Microsoft, Google, Apple,Yahoo, Facebook and AOL all claimed they did not know that the access they provided led to the NSA trawling their clients’ and customers’ data. But while they may not have liked it, they certainly knew all about it according to the NSA’s chief legal counsel. It would seem that these large technology companies all cooperated – even if reluctantly – and were complicit in the NSA’s indiscriminate data gathering.

It seems they have all been protesting too much as they have tried to build up their facade of innocence.

The Guardian: 

The senior lawyer for the National Security Agency stated unequivocally on Wednesday that US technology companies were fully aware of the surveillance agency’s widespread collection of data, contradicting month of angry denials from the firms. 

Rajesh De, the NSA general counsel, said all communications content and associated metadata harvested by the NSA under a 2008 surveillance law occurred with the knowledge of the companies – both for the internet collection program known as Prism and for the so-called “upstream” collection of communications moving across the internet.

Asked during at a Wednesday hearing of the US government’s institutional privacy watchdog if collection under the law, known as Section 702 or the Fisa Amendments Act, occurred with the “full knowledge and assistance of any company from which information is obtained,” De replied: “Yes.”

……. The NSA’s Wednesday comments contradicting the tech companies about the firms’ knowledge of Prism risk entrenching tensions with the firms NSA relies on for an effort that Robert Litt, general counsel for the director of national intelligence, told the board was “one of the most valuable collection tools that we have.”

“All 702 collection is pursuant to court directives, so they have to know,” De reiterated to the Guardian.

The technology giants do not really believe in the privacy of their clients.
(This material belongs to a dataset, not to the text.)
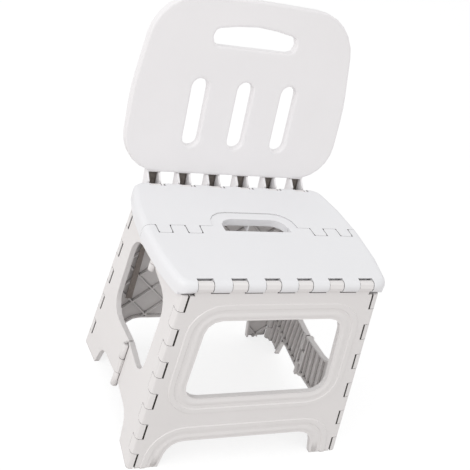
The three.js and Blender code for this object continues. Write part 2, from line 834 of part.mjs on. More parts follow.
function handleShape(margin) {
  return rounded(
    symmetric([
      [handle.half + margin, boardBase + handle.low - margin, handle.radius + margin],
      [handle.half + margin, boardBase + handle.endHigh + margin, handle.radius + margin],
      [0, boardBase + handle.high + margin, handle.crownRadius],
    ]),
  );
}

const slotPlaces = Array.from({ length: slotCount }, (_, i) => (i - (slotCount - 1) / 2) * slot.pitch);

function board() {
  const shape = new THREE.Shape(boardShape(0));
  for (const x of slotPlaces) shape.holes.push(new THREE.Path(slotShape(x, 0)));
  shape.holes.push(new THREE.Path(handleShape(0)));
  const geometry = new THREE.ExtrudeGeometry(shape, {
    depth: boardThickness - boardEdge,
    bevelThickness: boardEdge,
    bevelSize: boardEdge,
    bevelOffset: -boardEdge,
    bevelSegments: 2,
  });
  const back = -boardSetback - boardThickness;
  const reach = boardBottom.half + overrun;
  const top = boardBase + boardCrown.up;
  const deep = back - overrun;
  const slab = solid(geometry.translate(0, 0, back)).subtract(box(-reach, reach, 0, 2 * top, deep, back));
  let cells = plate(boardShape(boardRim), deep, -boardSetback - boardSkin);
  for (const x of slotPlaces) cells = cells.subtract(plate(slotShape(x, boardRim), deep - overrun, 0));
  cells = cells.subtract(plate(handleShape(boardRim), deep - overrun, 0));
  const middle = new THREE.Vector2(0, top / 2);
  cells = cells
    .subtract(ribs(boardRibPitch, seatRib, 2 * reach, 0, deep - overrun, 0, middle))
    .subtract(ribs(boardRibPitch, seatRib, 2 * reach, Math.PI / 2, deep - overrun, 0, middle));
  return slab.subtract(cells);
}

// Arms: channels open to the front, whose flanges hang beside the rear leg's clips and end in rings on the
// rod. A heel at the foot of each web stops the backrest against the leg.
function arms() {
  const boardFoot = boardBase + boardBottom.depth;
  const webBack = boardSetback + boardThickness;
  const flange = [
    [0, -clipRadius],
    [-armHeel, -clipRadius],
    [-armHeel, -armHeelDepth],
    [-armHeel - armWeb, -armHeelDepth],
    [-webBack, -armHeelDepth / 2],
    [-webBack, boardFoot + armLap],
    [-boardSetback - armRecess, boardFoot + armLap],
    [-boardSetback - armRecess, boardFoot],
    [-armFront, clipRadius],
    [-armFront, 0],
    [0, 0],
  ].map(([z, y]) => new THREE.Vector2(y, z));
  const hollow = [
    [clipRadius + overrun, -armHeelDepth - overrun],
    [-armHeel - armWeb, -armHeelDepth - overrun],
    [-armHeel - armWeb, -armHeelDepth + armWeb],
    [armWeb - webBack, armWeb - armHeelDepth / 2],
    [armWeb - webBack, boardFoot],
    [clipRadius + overrun, boardFoot],
  ].map(([z, y]) => new THREE.Vector2(y, z));
  const made = clipPlaces.map((x) => {
    const ring = rodAlongX(clipRadius, x - clipWidth / 2, x + clipWidth / 2, barrelSides);
    const inner = clipWidth / 2 - armFlange;
    return barAlongX(flange, x - clipWidth / 2, x + clipWidth / 2)
      .add(ring)
      .subtract(barAlongX(hollow, x - inner, x + inner));
  });
  return joined(made);
}

function backrest() {
  return board()
    .add(arms())
    .subtract(rodAlongX(rodRadius + pinGap, -sideSpan, sideSpan, boreSides));
}

// Assembly

const stool = new THREE.Group();

function piece(name, body, material, parent) {
  const geometry = geometryOf(body).toNonIndexed();
  geometry.computeVertexNormals();
  const mesh = new THREE.Mesh(geometry, material);
  mesh.name = name;
  parent.add(mesh);
}

function groupAt(matrix) {
  const group = new THREE.Group();
  matrix.decompose(group.position, group.quaternion, group.scale);
  stool.add(group);
  return group;
}

const halfTurn = new THREE.Matrix4().makeRotationZ(Math.PI);
const rearLegFrame = halfTurn.clone().multiply(legFrame);
const frontLegGroup = groupAt(legFrame);
const rearLegGroup = groupAt(rearLegFrame);
const frontPanel = legPanel(frontArch, true, clipWidth, frontLatticePitch);
const rearPanel = legPanel(rearArch, false, narrowClipWidth, rearLatticePitch);
piece('front_leg_panel', frontPanel, panelPlastic(), frontLegGroup);
piece('rear_leg_panel', rearPanel, panelPlastic(), rearLegGroup);
const hingeRod = () => rodAlongX(rodRadius, -rodHalfLength, rodHalfLength, boreSides);
piece('front_seat_rod', hingeRod(), steel(), frontLegGroup);
piece('rear_seat_rod', hingeRod(), steel(), rearLegGroup);

// A corner's frame and its pieces, mirrored from the front left one. A mirrored frame keeps its z axis
// right-handed, so the pieces in it are turned over.
const toCorner = {
  left_front: [1, 1],
  right_front: [-1, 1],
  left_rear: [1, -1],
  right_rear: [-1, -1],
};
const turnedOver = new THREE.Matrix4().makeScale(1, 1, -1);
const plain = new THREE.Matrix4();
for (const [name, [flipX, flipY]] of Object.entries(toCorner)) {
  const isFront = flipY === 1;
  const flipped = flipX * flipY < 0;
  const mirror = new THREE.Matrix4().makeScale(flipX, flipY, 1);
  const across = panelAcross.clone().applyMatrix4(mirror);
  const up = cornerUp.clone().applyMatrix4(mirror);
  const group = groupAt(frameOf(across, up, cornerPoint.clone().applyMatrix4(mirror)));
  const over = flipped ? turnedOver : plain;
  piece(name + '_side_panel', moved(sidePanel(isFront), over), panelPlastic(), group);
  const rod = rodAlongY(
    cornerRodRadius,
    upCorner(seatHeight - cornerRodEnd),
    upCorner(sideTopDepth + rodEndGap),
    boreSides,
  );
  piece(name + '_corner_rod', rod, steel(), group);
  if (!isFront) continue;
  const side = flipX === 1 ? 'left' : 'right';
  for (const [level, hinge] of [['upper', upperHinge], ['lower', lowerHinge]]) {
    const low = upMiddle(hinge.top + 3 * hinge.knuckle - middlePinEnd);
    const high = upMiddle(hinge.top + middlePinEnd);
    const pin = rodAlongY(middlePinRadius, low, high, boreSides);
    const place = over.clone().multiply(middleInSide);
    piece(side + '_' + level + '_middle_pin', moved(pin, place), steel(), group);
  }
}

const seatGroup = groupAt(new THREE.Matrix4().makeTranslation(0, 0, seatHeight));
piece('seat_front_half', seatHalf(true), seatPlastic(), seatGroup);
piece('seat_rear_half', seatHalf(false), seatPlastic(), seatGroup);
for (const [side, sign] of [['left', -1], ['right', 1]]) {
  const [inner, outer] = [centreKnuckleInner + centrePinInset, centreKnuckleOuter - centrePinInset];
  const ends = [sign * inner, sign * outer];
  const pin = rodAlongX(centrePinRadius, Math.min(...ends), Math.max(...ends), boreSides);
  const place = new THREE.Matrix4().makeTranslation(0, 0, -centreDrop);
  piece('centre_pin_' + side, moved(pin, place), steel(), seatGroup);
}

const recline = degToRad(reclineDegrees);
const boardUp = new THREE.Vector3(0, Math.sin(recline), Math.cos(recline));
piece('backrest', backrest(), seatPlastic(), groupAt(frameOf(alongX, boardUp, rearRod)));

// The origin lies on the floor under the middle of the whole chair's box.
const bounds = new THREE.Box3().setFromObject(stool, true);
const shift = -(bounds.min.y + bounds.max.y) / 2;
stool.position.y = shift;
const chair = new THREE.Group();
chair.add(stool);
console.log('shift along y', shift.toFixed(4), 'box', bounds.min.toArray(), bounds.max.toArray());

export default chair;
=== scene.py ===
# %% [markdown]
# # A folding step stool with a backrest
# This lesson dresses a moulded plastic step stool for a studio picture. The stool's frame comes from its
# CAD model: legs, folding sides, a seat that breaks in the middle and a backrest. Blender adds what CAD
# leaves out: the softened edges that every moulding has, the plastic's grain, painted shade in its hollows
# and a soft bead round the openings of the front leg. Everything is in metres, on the CAD model's own axes:
# x runs across the stool, y from front to back and z up.

import math

import bmesh
import bpy
import numpy as np
from mathutils import Matrix, Vector


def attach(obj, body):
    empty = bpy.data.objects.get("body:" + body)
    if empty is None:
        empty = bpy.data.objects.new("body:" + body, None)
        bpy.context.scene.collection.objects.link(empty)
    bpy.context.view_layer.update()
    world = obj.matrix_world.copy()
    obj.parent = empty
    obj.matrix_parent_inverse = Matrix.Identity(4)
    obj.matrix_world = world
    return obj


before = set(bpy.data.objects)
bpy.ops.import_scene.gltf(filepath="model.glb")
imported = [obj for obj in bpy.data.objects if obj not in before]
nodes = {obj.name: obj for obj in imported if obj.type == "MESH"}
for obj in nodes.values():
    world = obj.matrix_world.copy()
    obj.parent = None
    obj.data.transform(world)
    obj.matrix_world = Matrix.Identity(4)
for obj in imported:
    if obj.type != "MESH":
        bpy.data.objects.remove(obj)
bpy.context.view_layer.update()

MM = 0.001

# %% [markdown]
# ## The camera
# The picture was taken from the sitter's right, looking down by about thirty degrees, with the camera
# rolled so that the stool seems to lean. One could turn a camera by eye until it fits. Here the place,
# the roll and the lens were found by matching the corners of the seat, the windows and the feet to the
# model, because that also settles how strong the perspective is.

# %% Camera
CAMERA_PLACE = Vector((-0.5460, -0.9534, 0.9279))
CAMERA_TURN = math.radians(28.834)
CAMERA_DOWN = math.radians(30.562)
CAMERA_ROLL = math.radians(16.85)
CAMERA_LENS = 68.29
SENSOR_WIDTH = 36

looking = Vector(
    (
        math.sin(CAMERA_TURN) * math.cos(CAMERA_DOWN),
        math.cos(CAMERA_TURN) * math.cos(CAMERA_DOWN),
        -math.sin(CAMERA_DOWN),
    )
)
camera_data = bpy.data.cameras.new("camera")
camera_data.lens = CAMERA_LENS
camera_data.sensor_width = SENSOR_WIDTH
camera = bpy.data.objects.new("camera", camera_data)
bpy.context.scene.collection.objects.link(camera)
level = looking.to_track_quat("-Z", "Y").to_matrix().to_4x4()
camera.matrix_world = (
    Matrix.Translation(CAMERA_PLACE) @ level @ Matrix.Rotation(CAMERA_ROLL, 4, "Z")
)
bpy.context.scene.camera = camera
print("camera looks along", [round(v, 3) for v in looking])

# %% [markdown]
# ## Colours and nodes
# Colours are written as on a screen, in hex, and one function turns them to the linear light that a
# shader works in. A second one adds a node, sets its values and links its sockets. A Mix node for colours
# has several sockets of the same name, so three numbers tell them apart.


# %% Helpers for materials
def linear(hex_colour):
    """An sRGB hex colour as linear RGBA: c/12.92 when dark, else ((c + 0.055)/1.055) to the power 2.4."""
    parts = np.array([int(hex_colour[i : i + 2], 16) for i in (1, 3, 5)]) / 255
    bright = ((parts + 0.055) / 1.055) ** 2.4
    return (*np.where(parts <= 0.04045, parts / 12.92, bright).tolist(), 1.0)


def add_node(tree, kind, inputs=None, **settings):
    """A node of a kind, with its settings, its input values, or links where an input is a socket."""
    node = tree.nodes.new(kind)
    for name, value in settings.items():
        setattr(node, name, value)
    for name, value in (inputs or {}).items():
        if isinstance(value, bpy.types.NodeSocket):
            tree.links.new(value, node.inputs[name])
        else:
            node.inputs[name].default_value = value
    return node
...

They have been complicit all along in the NSA’s data trawling exercises and have put up – in reality – very little resistance. And all their protests of innocence and reluctance and resistance are merely a public relations exercise.

As the Jungle Drum reported in December last year:

Let’s start with Gates and MS, which allowed the NSA to access every 9x series OS via a backdoor tailored especially for the purpose — that much is verified. Then we have master data censor and exploiter Eric Schmidt of Google, who has been a regular attendee at Bilderberg meetings over the past few years — for those unaware, the shadowy Bilderberg group of mega wealthy business people, bankers, media magnates, monarchs and strategically placed people of influence, hold annual meetings where ‘they’ outline future directions for the world — and you thought your elected puppets represented you and made all the decisions!

The latest well publicised manoeuvres by tech giants are simply part of an overall damage control plan to convince the public that their data will not be compromised by the NSA when in fact these companies were willing and complicit partners to US agency spying. Schmidt, Gates and Zuckerberg are probably the worst pretenders/offenders.

What Snowden’s revelations have done is make the public aware of a well known fact in digital underground circles, that privacy is a myth, in fact it was Eric ‘Google’ Schmidt who stated publicly that people have to fight to maintain privacy today. So let’s cut the crap and just admit that large tech companies are complicit in attacks on the public and follow the globalist agenda.

……. Do not be deceived by the pretence of mega tech companies, they voluntarily entered into partnerships with the NSA and in Google’s and Facebook’s case, the CIA. Private mail services are already being offered on the net and its only a matter of time before other companies, not related to the above nefarious data corporations, make huge inroads in the digital world.